Data provided ->
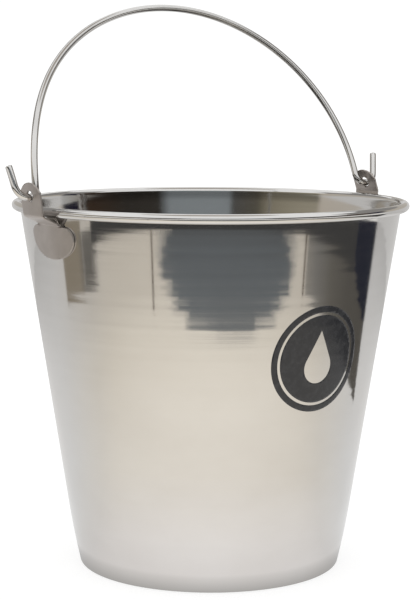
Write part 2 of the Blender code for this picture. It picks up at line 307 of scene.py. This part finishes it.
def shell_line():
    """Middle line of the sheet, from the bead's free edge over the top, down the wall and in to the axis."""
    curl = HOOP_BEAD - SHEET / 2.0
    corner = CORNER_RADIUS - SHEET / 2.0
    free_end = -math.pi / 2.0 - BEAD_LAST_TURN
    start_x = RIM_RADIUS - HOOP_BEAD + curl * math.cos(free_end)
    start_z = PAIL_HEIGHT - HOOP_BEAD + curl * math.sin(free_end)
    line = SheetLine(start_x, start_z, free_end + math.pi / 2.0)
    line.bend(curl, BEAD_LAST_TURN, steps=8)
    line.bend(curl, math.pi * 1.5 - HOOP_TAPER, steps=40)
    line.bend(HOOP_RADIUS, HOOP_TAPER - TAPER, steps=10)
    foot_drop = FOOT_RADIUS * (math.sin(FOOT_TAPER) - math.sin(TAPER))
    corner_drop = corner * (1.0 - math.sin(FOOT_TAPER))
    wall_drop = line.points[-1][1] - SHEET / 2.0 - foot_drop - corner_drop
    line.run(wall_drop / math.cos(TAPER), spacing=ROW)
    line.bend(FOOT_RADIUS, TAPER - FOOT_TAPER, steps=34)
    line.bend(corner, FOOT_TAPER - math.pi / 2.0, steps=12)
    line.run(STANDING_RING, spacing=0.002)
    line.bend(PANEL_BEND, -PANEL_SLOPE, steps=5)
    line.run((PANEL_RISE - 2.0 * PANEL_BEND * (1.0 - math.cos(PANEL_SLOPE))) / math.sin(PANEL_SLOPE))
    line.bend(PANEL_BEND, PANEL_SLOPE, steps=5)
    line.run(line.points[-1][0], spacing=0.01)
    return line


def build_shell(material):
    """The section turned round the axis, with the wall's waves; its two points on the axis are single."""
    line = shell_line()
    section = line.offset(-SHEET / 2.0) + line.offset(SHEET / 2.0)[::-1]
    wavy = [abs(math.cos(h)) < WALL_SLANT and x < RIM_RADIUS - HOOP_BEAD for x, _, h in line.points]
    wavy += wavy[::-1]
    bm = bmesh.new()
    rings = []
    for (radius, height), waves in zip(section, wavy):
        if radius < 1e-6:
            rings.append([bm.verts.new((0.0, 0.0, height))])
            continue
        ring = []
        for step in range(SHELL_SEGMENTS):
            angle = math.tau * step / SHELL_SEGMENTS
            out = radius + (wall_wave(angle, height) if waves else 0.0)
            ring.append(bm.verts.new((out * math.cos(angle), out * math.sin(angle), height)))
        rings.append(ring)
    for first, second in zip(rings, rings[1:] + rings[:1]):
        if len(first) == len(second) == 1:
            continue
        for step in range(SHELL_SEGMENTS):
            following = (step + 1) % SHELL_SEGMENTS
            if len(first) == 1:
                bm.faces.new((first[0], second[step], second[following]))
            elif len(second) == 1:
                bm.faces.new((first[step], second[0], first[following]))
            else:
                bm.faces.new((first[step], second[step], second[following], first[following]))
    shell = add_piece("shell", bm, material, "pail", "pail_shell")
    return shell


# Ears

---

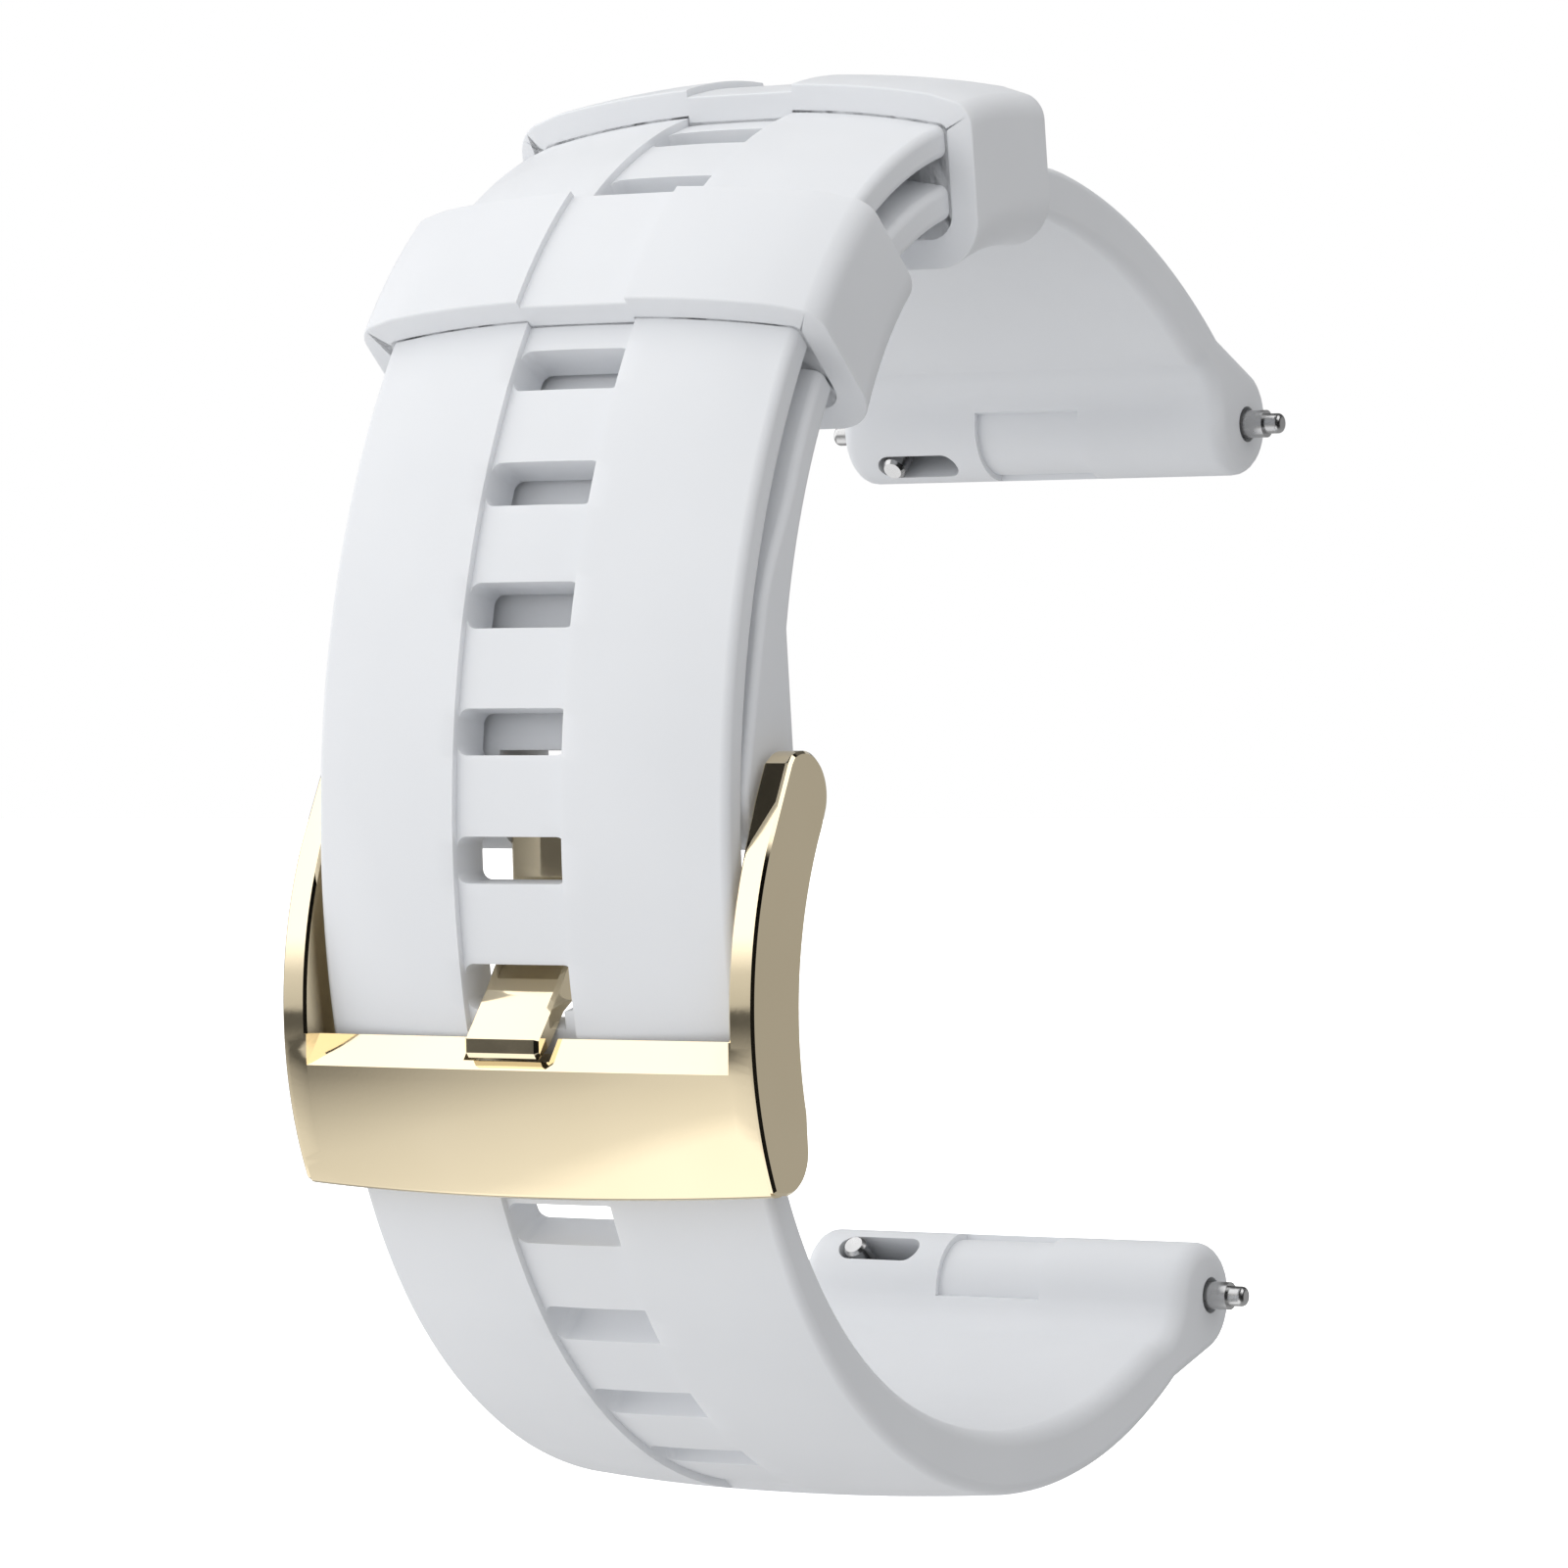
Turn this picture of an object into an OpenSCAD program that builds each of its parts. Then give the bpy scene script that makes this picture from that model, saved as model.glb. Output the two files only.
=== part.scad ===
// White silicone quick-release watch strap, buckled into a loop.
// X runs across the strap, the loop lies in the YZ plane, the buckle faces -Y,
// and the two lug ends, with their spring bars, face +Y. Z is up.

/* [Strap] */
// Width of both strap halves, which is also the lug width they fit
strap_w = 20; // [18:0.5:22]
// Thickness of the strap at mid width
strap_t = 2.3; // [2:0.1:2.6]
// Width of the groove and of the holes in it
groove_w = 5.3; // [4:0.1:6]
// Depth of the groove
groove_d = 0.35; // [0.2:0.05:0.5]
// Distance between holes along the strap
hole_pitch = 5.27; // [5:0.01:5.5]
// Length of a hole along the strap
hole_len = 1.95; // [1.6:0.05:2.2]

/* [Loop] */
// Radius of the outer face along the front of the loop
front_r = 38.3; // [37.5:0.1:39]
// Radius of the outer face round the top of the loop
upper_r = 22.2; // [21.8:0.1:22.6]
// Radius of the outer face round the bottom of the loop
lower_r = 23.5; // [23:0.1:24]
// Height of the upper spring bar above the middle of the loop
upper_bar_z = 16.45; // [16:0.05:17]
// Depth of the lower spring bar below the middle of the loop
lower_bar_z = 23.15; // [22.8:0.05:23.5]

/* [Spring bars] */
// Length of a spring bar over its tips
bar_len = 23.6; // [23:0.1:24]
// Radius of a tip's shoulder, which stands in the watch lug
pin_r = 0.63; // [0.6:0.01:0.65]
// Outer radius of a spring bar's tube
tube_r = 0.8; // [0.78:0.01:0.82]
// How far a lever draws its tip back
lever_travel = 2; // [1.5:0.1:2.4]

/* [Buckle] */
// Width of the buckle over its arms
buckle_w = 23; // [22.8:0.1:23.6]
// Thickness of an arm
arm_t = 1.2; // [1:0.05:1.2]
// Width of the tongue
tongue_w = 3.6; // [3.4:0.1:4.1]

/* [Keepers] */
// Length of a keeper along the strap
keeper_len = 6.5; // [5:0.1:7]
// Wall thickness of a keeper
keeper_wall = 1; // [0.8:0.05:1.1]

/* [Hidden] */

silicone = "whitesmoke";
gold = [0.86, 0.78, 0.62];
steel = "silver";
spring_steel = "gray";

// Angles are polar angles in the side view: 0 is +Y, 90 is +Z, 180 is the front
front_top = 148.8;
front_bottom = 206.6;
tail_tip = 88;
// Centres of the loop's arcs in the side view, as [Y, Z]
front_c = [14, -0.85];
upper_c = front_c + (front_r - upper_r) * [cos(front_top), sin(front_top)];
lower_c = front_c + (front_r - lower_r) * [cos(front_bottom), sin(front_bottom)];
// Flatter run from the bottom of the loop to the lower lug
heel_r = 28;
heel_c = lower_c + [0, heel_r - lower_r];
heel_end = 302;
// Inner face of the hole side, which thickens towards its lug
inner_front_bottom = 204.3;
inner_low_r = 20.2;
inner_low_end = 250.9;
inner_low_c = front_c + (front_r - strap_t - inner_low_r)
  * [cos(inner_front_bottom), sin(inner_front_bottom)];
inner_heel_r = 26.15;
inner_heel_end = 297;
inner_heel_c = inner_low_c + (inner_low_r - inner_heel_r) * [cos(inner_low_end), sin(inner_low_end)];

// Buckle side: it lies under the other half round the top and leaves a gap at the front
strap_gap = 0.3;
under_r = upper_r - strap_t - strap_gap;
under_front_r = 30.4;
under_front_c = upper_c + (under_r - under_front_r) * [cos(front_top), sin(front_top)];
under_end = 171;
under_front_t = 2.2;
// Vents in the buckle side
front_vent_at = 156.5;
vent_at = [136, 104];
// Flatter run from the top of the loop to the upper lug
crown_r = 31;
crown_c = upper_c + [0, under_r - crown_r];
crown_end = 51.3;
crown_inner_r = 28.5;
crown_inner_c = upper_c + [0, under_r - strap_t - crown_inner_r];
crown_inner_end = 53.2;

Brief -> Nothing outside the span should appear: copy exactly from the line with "Turn this picture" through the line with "lower_bar_z = 23.15; // [22.8:0.05:23.5]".

Response below ->
Turn this picture of an object into an OpenSCAD program that builds each of its parts. Then give the bpy scene script that makes this picture from that model, saved as model.glb. Output the two files only.
=== part.scad ===
// White silicone quick-release watch strap, buckled into a loop.
// X runs across the strap, the loop lies in the YZ plane, the buckle faces -Y,
// and the two lug ends, with their spring bars, face +Y. Z is up.

/* [Strap] */
// Width of both strap halves, which is also the lug width they fit
strap_w = 20; // [18:0.5:22]
// Thickness of the strap at mid width
strap_t = 2.3; // [2:0.1:2.6]
// Width of the groove and of the holes in it
groove_w = 5.3; // [4:0.1:6]
// Depth of the groove
groove_d = 0.35; // [0.2:0.05:0.5]
// Distance between holes along the strap
hole_pitch = 5.27; // [5:0.01:5.5]
// Length of a hole along the strap
hole_len = 1.95; // [1.6:0.05:2.2]

/* [Loop] */
// Radius of the outer face along the front of the loop
front_r = 38.3; // [37.5:0.1:39]
// Radius of the outer face round the top of the loop
upper_r = 22.2; // [21.8:0.1:22.6]
// Radius of the outer face round the bottom of the loop
lower_r = 23.5; // [23:0.1:24]
// Height of the upper spring bar above the middle of the loop
upper_bar_z = 16.45; // [16:0.05:17]
// Depth of the lower spring bar below the middle of the loop
lower_bar_z = 23.15; // [22.8:0.05:23.5]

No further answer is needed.